Cathal was an extremely gallant and charming lead. I honestly didn’t think that could happen but I was proved completely wrong – I really enjoy it when a writer can do that. How I loved Cathal. Flavian was a surprising partner for him. More carefree and a good way to draw out the best, and the naughty, in the reserved Cathal. I don’t know what I was expecting, it wasn’t this pairing, but it really worked.
The Chronicles of Tournai is a loving, kind, relaxing alt-historical/fantasy series that has taken me by complete surprise. I usually like them darker and grittier, yet I’ll freely admit that I am totally addicted. I can’t wait to leave the outside world for a while to spend some time with the nice guys who live in Tournai. Prince Phillip, Amory – and baby Julian – are in the book quite a bit without overpowering the new couple. They were like old friends and I was delighted to see them happy, healthy, and supportive of Cathal and Flavian.

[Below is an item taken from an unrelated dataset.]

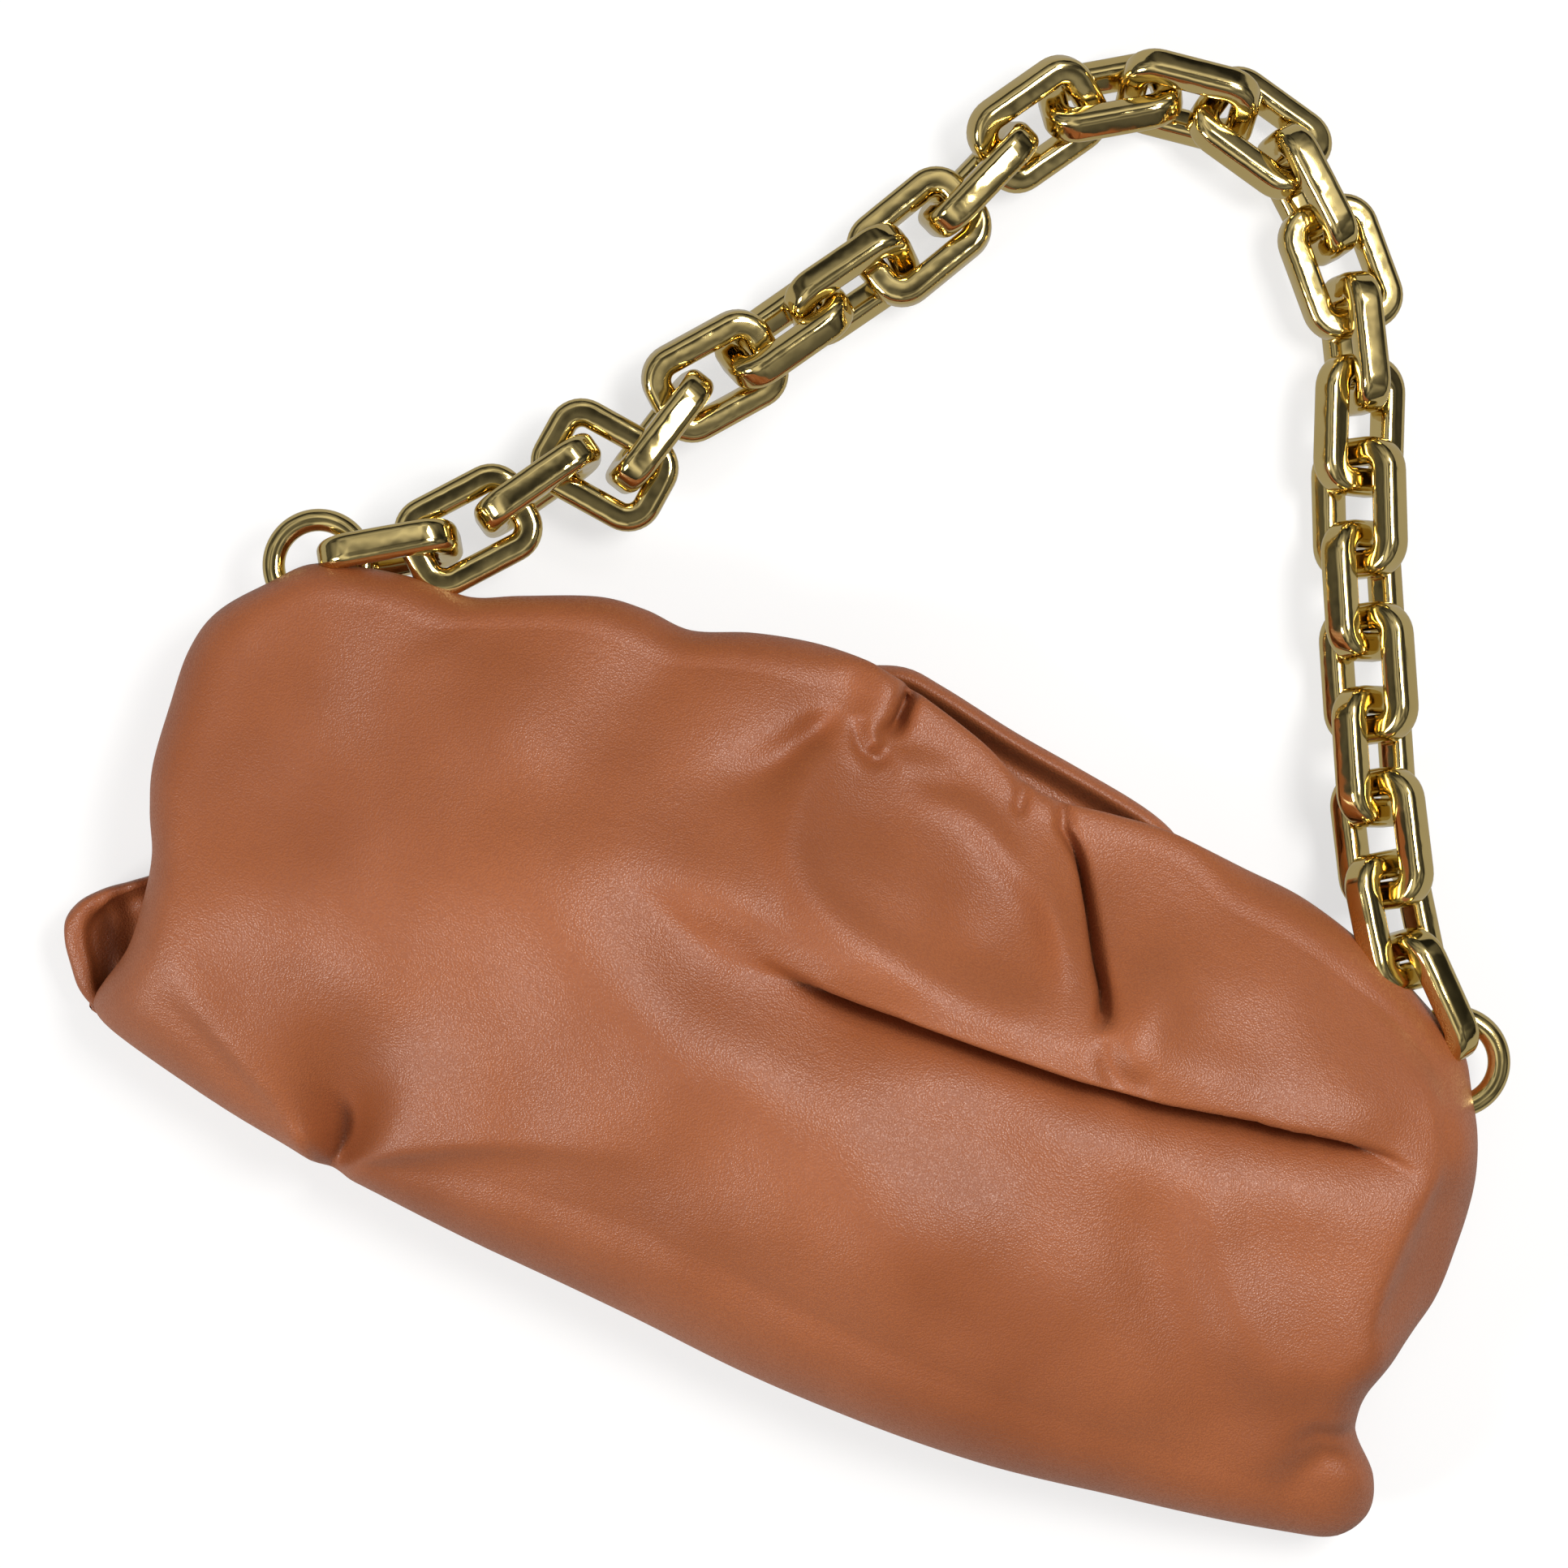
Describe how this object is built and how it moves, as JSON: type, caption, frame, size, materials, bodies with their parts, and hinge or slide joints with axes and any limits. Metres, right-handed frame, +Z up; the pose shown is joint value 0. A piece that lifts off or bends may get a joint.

I cannot begin to tell you how much I’m looking forward to Etan and Tristan’s book, which I think is next. Bring it on! If you like gay romance reading that is heavier on the romance – great kissing – with a little steam, although this book was definitely more steamy than the first, if you like alt-historical reading that is fantasy, then this is a delightfully gentle, wonderfully escapist series. 5 Stars!